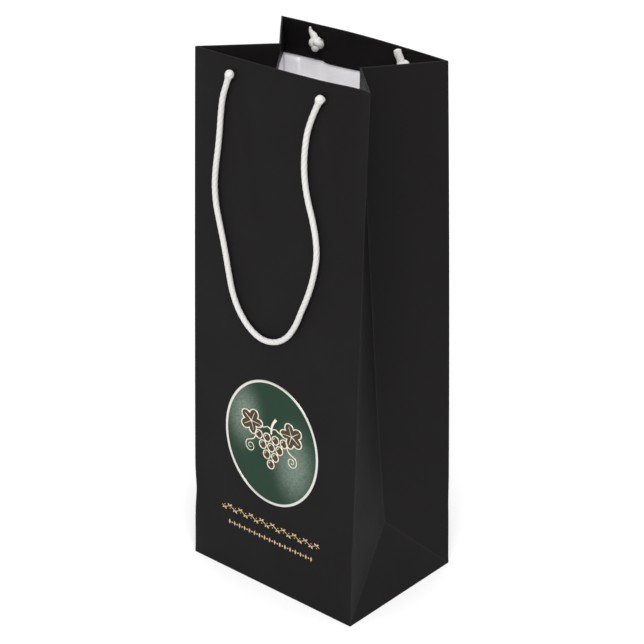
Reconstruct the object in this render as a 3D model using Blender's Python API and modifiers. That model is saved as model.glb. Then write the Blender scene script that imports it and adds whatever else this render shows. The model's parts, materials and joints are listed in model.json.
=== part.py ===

■ ■ ■ ■ ■

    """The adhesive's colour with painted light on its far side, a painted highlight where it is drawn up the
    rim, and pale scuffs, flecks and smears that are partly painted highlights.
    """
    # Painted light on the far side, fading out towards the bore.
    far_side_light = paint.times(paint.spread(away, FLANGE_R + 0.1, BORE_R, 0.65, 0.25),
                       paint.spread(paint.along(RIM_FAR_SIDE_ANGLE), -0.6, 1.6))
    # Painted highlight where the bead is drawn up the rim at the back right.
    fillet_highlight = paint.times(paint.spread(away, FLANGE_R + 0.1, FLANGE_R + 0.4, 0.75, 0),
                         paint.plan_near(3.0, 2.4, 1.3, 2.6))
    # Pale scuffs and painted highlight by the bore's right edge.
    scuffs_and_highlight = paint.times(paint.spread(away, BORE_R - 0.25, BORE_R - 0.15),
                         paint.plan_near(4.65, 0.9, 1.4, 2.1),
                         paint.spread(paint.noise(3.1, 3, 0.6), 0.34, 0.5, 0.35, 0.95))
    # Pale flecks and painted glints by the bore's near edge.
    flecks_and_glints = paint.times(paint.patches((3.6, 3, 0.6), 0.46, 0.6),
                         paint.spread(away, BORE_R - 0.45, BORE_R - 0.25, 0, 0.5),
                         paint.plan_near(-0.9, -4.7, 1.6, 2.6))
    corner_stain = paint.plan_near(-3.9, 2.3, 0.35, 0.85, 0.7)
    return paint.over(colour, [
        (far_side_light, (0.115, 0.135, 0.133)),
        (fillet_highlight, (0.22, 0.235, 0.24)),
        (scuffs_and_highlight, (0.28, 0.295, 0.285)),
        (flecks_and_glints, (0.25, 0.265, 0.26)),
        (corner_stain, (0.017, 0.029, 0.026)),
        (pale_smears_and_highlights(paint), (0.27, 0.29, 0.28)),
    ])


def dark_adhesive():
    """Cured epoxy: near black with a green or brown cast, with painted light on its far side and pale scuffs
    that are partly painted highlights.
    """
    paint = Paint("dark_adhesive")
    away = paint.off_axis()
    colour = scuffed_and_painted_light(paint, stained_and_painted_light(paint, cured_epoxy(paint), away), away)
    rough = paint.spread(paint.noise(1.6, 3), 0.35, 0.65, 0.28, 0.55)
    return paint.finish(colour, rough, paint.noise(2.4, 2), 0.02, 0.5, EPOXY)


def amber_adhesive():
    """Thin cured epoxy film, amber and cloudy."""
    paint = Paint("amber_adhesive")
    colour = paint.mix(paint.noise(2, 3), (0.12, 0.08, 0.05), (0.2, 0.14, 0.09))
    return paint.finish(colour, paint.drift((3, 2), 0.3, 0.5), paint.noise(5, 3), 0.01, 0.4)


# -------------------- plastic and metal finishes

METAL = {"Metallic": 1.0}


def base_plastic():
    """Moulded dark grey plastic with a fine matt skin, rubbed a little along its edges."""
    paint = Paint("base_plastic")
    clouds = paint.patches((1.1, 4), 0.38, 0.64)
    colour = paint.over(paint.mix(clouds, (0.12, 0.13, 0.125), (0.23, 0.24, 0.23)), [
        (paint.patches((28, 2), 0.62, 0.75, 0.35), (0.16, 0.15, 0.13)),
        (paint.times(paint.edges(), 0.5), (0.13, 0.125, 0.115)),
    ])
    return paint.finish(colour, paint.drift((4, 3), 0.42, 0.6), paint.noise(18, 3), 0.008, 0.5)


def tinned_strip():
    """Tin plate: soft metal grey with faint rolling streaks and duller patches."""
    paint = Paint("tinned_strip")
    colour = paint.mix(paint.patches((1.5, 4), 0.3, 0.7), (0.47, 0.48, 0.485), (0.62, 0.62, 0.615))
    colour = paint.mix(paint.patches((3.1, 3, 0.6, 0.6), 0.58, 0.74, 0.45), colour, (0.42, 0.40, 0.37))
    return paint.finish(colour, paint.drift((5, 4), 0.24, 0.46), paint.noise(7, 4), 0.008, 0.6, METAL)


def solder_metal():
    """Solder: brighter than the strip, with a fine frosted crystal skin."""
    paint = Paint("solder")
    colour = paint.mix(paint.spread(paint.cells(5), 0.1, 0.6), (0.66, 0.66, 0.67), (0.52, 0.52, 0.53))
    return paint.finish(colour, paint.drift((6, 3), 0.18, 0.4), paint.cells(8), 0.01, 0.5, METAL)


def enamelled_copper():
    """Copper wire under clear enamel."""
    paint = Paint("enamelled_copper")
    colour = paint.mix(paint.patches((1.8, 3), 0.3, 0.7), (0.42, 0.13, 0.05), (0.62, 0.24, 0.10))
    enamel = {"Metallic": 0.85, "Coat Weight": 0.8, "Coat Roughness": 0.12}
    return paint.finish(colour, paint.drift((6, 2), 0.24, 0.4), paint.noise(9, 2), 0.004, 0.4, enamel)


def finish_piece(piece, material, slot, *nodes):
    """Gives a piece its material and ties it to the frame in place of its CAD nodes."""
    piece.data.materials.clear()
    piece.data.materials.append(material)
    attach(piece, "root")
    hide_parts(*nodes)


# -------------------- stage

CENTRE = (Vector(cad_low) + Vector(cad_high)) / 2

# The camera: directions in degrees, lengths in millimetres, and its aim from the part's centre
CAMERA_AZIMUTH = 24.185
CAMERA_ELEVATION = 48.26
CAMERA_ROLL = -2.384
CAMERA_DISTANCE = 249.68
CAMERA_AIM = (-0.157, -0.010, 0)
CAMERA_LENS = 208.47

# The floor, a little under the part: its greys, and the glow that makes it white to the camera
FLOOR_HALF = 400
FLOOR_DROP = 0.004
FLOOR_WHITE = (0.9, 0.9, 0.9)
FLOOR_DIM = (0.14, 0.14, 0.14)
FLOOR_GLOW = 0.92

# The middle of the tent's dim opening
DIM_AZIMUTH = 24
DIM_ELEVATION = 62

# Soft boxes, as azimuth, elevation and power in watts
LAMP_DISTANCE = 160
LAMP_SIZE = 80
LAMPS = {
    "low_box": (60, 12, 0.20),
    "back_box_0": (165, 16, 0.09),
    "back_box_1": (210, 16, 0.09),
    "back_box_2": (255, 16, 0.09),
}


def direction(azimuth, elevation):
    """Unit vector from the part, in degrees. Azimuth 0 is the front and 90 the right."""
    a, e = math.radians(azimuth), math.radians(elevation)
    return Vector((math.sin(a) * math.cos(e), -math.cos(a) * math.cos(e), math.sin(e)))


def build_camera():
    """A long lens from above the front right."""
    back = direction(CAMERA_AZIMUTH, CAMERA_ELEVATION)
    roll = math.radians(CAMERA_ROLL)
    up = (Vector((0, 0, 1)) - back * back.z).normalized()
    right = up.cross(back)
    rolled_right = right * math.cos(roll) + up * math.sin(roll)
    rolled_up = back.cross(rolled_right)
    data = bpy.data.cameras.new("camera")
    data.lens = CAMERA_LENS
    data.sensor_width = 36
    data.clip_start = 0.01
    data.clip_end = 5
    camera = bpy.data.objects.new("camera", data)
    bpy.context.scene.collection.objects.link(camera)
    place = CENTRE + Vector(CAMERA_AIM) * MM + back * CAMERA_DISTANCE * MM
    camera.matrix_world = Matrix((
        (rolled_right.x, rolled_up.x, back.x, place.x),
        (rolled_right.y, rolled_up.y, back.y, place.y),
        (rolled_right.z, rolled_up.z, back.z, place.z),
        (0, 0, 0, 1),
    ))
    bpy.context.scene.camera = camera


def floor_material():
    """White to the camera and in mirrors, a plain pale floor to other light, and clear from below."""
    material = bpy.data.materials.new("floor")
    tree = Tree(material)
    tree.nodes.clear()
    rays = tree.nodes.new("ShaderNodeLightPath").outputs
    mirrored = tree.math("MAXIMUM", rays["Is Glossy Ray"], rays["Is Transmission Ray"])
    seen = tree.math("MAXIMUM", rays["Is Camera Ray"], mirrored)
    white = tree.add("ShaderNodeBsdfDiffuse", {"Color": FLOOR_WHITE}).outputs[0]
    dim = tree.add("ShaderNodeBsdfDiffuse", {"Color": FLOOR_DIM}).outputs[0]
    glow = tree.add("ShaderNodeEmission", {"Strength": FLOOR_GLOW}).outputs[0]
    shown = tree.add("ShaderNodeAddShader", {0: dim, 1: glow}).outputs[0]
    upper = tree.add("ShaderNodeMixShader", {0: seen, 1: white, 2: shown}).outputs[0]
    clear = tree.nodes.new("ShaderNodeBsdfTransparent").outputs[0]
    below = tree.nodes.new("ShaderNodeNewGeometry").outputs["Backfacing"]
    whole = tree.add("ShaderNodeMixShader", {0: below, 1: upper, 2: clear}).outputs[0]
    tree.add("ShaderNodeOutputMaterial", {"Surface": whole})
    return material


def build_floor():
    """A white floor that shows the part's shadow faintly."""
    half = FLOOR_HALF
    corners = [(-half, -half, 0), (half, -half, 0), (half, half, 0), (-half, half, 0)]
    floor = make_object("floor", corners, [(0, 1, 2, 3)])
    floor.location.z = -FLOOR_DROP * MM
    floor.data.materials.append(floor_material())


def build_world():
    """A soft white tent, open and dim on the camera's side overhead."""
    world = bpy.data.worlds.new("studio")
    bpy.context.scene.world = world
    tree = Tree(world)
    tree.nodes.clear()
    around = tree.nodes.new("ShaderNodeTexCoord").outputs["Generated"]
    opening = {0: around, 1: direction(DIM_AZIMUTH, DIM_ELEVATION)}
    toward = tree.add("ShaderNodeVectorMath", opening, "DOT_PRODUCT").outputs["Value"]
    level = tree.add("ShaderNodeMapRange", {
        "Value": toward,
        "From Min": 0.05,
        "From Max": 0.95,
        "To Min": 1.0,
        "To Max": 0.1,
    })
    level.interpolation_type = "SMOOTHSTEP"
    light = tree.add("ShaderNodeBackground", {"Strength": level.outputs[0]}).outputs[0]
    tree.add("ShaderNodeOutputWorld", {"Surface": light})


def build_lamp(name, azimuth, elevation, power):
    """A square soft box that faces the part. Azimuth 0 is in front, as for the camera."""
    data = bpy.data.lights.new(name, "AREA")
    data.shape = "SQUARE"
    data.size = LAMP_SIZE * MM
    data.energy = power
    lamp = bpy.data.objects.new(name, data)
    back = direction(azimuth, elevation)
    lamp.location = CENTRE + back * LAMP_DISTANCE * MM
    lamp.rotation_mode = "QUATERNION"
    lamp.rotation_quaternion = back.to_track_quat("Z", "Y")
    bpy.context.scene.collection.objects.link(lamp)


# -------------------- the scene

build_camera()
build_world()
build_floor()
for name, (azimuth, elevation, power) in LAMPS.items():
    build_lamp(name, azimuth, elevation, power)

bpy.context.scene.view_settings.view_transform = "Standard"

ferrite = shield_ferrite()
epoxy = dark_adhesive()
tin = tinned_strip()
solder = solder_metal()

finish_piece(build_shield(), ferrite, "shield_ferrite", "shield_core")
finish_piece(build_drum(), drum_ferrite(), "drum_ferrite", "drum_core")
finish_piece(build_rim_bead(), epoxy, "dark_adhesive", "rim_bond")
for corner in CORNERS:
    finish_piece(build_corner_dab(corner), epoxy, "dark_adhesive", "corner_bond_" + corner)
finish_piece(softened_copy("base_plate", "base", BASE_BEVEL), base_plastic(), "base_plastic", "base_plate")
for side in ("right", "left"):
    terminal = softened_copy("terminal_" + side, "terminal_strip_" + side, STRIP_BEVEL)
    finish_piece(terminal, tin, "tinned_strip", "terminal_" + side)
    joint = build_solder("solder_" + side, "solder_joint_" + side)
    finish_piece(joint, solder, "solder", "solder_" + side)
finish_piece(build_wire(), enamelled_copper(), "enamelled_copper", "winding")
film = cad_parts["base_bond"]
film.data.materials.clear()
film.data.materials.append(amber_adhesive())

■ ■ ■ ■ ■

What is asked: State how many lines of the data include the word "film", with nothing else.

Answer below: 4